Friday, January 4th, 2008

Favorite books of 2007, first installment:  from Alex Halberstadt’s Lonely Avenue: The Unlikely Life and Times of Doc Pomus

A table stood next to the window in the kitchen. When he reached it, Jerome lowered his elbows onto it, leaned his crutches carefully against the edge, and hauled himself onto the table. His cheeks pressed against its cool surface. He slithered on his stomach and pulled himself forward by holding onto the windowsill. The metal latches of his braces scraped against the wood. Jerome stuck his head through the curtains and inhaled the cold October air. He pulled a Chesterfield from his shirt pocket and lit it. Pulling on it until he felt it saturate his lungs, he blew a huge draft of smoke into the night. Jerome flicked the ashes out the window onto the canopy downstairs, where his cigarette cinders left black smoldering holes in the cloth.

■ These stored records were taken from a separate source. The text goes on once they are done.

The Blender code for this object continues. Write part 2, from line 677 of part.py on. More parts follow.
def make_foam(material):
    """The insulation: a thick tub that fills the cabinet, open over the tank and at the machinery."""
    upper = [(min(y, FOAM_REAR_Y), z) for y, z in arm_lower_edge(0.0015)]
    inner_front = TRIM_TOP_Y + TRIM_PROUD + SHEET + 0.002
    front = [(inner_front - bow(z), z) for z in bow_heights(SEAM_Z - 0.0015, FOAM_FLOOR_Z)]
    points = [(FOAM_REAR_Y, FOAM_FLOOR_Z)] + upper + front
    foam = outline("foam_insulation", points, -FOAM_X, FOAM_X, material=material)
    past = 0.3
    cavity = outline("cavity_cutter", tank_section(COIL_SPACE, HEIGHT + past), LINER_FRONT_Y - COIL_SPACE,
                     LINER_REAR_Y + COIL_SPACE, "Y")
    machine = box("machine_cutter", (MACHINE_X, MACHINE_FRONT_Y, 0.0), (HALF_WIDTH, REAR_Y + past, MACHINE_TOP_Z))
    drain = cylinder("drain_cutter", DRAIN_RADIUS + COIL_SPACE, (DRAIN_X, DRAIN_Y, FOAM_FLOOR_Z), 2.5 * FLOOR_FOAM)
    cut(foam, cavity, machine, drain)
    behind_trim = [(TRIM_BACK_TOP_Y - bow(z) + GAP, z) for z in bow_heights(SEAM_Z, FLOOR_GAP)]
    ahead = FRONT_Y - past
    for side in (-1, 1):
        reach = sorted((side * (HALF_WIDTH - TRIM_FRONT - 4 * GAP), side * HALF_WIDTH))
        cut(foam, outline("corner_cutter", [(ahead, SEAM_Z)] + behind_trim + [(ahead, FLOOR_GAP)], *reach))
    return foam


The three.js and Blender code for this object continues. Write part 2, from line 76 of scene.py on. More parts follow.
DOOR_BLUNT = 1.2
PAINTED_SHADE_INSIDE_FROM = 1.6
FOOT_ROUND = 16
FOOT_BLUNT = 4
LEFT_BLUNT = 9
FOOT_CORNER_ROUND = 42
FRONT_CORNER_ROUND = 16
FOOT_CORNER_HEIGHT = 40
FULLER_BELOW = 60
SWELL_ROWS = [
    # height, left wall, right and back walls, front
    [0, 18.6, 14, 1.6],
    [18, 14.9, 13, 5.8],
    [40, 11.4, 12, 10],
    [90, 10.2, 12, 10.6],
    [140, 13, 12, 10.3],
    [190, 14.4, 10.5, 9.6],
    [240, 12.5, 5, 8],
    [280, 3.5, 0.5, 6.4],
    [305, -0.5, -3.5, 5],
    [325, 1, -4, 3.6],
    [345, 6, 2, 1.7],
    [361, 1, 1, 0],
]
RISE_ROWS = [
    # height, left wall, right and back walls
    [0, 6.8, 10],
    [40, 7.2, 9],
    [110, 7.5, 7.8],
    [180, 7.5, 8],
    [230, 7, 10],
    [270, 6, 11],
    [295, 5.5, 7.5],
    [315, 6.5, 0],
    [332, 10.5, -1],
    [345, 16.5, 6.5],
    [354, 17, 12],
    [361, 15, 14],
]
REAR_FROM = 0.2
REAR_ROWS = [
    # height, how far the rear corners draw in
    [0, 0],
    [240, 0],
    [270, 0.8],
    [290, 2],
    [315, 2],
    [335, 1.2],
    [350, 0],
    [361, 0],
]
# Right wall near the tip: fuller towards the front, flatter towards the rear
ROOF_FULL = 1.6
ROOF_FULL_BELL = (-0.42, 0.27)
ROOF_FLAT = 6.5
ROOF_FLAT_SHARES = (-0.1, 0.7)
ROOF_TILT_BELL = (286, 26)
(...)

It was his favorite time of the night. McKibbin Street was quiet. The stickball games had broken up; the stoop orators had gone inside. The old Jewish women in housecoats who spent afternoons watching the street from their windowsills had drawn the curtains. Only a few windows were lit. The night was teaming with street sounds: the whine of automobile engines, the creak of pushcart men rolling the carts home after a long day on Moore Street, a lonely rumba wafting down the street from someone’s radio. Jerome flipped on the set and wiggled the dial until he picked up the remote from the Elks Rendezvous in Harlem: Chris Columbus’s band was playing “I Can’t Get Started,” a whole section of muted trumpets woozily carrying the melody. Jerome exhaled another lungful of smoke, rested his head on his arm, closed his eyes, and listened. In those early morning hours he felt like he belonged to the world most acutely, protected by the darkness and solitude of night. At those moments he had access to the entire storehouse of adult knowledge. But he was still fourteen, and tomorrow was a school day.

Related item discovered as I hunted for pictures of McKibbin Street: Helen Levitt’s New York street photographs, 1938 to 1990s (link from wood_s_lot).